Repeat, exactly, the run of lines that opens with the line containing "make_back()" and closes with the line containing "its imported solids.", and leave all other lines out.
==== SUPPLIED INFORMATION
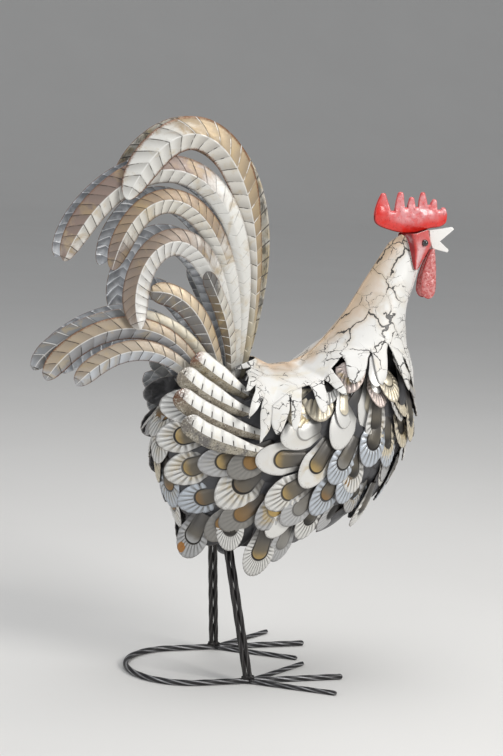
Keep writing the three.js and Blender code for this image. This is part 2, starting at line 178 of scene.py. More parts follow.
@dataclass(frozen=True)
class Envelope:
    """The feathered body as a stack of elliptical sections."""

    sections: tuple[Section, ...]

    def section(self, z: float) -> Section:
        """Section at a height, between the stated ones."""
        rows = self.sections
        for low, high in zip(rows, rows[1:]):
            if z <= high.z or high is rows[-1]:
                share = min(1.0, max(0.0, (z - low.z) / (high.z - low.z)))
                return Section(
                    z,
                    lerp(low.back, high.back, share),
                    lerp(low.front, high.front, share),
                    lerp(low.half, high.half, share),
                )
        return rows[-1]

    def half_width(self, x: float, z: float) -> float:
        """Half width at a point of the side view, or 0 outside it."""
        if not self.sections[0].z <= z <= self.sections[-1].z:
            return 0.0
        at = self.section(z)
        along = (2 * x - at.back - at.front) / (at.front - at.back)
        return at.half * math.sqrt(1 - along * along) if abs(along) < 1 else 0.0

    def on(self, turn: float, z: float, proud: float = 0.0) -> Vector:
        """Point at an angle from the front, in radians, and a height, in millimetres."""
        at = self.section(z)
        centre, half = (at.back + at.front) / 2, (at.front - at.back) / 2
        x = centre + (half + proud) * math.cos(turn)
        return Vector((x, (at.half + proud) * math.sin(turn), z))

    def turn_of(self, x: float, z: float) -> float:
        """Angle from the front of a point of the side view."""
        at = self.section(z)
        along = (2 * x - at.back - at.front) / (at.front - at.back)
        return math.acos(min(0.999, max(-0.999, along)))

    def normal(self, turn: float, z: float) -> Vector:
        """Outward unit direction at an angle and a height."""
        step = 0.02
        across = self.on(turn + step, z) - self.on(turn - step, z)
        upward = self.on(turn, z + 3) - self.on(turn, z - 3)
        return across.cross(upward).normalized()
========
==== SUPPLIED INFORMATION
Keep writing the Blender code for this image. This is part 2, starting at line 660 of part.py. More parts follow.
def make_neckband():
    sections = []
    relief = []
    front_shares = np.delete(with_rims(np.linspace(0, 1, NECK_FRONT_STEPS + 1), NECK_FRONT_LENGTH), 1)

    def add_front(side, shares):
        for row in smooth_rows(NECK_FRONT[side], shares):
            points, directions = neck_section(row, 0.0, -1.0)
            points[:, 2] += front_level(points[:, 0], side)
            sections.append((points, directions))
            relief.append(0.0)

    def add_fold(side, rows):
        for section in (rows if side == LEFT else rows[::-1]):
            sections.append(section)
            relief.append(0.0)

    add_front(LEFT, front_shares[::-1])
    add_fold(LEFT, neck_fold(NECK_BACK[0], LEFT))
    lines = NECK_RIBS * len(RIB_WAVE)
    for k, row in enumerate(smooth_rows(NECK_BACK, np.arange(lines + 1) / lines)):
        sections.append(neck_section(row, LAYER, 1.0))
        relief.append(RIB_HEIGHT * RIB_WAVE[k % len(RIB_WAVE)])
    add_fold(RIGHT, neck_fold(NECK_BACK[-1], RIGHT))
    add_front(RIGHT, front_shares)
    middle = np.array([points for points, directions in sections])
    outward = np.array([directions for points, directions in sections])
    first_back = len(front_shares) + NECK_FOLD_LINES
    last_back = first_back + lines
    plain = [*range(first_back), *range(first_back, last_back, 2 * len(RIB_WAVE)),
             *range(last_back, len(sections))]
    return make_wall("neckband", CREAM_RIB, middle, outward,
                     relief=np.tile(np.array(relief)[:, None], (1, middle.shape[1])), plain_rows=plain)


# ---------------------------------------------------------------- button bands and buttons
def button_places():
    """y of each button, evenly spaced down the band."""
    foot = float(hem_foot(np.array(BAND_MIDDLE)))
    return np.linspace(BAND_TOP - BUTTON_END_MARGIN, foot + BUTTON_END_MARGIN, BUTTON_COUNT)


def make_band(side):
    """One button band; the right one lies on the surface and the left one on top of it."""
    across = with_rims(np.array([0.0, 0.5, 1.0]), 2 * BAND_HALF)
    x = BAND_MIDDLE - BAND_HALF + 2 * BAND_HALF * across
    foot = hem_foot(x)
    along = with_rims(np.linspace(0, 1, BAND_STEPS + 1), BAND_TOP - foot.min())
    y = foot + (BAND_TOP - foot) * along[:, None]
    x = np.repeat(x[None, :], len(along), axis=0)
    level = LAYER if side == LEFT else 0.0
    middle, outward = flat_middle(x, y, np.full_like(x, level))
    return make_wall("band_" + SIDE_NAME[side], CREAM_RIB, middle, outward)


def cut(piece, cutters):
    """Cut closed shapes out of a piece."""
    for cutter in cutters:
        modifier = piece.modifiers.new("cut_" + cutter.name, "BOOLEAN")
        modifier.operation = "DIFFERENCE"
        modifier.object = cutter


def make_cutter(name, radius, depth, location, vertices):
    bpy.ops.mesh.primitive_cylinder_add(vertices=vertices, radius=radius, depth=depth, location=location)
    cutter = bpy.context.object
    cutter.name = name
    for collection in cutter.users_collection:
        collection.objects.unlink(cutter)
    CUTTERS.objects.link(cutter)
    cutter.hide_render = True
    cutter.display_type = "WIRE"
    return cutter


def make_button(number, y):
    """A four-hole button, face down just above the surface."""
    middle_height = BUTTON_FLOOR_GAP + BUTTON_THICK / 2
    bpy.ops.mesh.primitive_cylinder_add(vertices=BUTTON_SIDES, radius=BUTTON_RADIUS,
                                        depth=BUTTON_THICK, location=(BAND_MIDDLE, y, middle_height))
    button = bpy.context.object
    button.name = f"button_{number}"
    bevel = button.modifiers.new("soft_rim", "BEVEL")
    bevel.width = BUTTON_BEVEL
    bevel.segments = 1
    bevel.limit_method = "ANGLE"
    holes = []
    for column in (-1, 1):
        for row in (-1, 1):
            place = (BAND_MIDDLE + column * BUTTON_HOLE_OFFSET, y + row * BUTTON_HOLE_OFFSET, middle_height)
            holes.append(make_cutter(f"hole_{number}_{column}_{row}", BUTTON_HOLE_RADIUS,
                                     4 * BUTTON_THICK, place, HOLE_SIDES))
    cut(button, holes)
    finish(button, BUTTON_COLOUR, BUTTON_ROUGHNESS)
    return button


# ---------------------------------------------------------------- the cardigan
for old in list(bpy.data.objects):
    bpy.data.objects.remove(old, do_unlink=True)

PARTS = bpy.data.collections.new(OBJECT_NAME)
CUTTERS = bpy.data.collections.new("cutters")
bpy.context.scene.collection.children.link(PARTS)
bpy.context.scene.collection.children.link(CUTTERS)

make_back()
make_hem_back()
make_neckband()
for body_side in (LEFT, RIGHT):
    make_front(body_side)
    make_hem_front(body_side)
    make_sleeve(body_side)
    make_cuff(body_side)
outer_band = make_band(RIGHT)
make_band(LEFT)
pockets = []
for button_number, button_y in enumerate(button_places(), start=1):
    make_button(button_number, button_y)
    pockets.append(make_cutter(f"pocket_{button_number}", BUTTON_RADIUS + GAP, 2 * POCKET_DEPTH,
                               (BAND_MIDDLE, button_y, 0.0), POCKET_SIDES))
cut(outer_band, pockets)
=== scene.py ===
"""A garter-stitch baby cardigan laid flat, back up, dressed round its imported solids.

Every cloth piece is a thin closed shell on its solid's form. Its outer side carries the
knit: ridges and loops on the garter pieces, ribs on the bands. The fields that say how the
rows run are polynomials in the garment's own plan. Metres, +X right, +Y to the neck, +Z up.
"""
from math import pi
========
FINISHED TASK:
make_back()
make_hem_back()
make_neckband()
for body_side in (LEFT, RIGHT):
    make_front(body_side)
    make_hem_front(body_side)
    make_sleeve(body_side)
    make_cuff(body_side)
outer_band = make_band(RIGHT)
make_band(LEFT)
pockets = []
for button_number, button_y in enumerate(button_places(), start=1):
    make_button(button_number, button_y)
    pockets.append(make_cutter(f"pocket_{button_number}", BUTTON_RADIUS + GAP, 2 * POCKET_DEPTH,
                               (BAND_MIDDLE, button_y, 0.0), POCKET_SIDES))
cut(outer_band, pockets)
=== scene.py ===
"""A garter-stitch baby cardigan laid flat, back up, dressed round its imported solids.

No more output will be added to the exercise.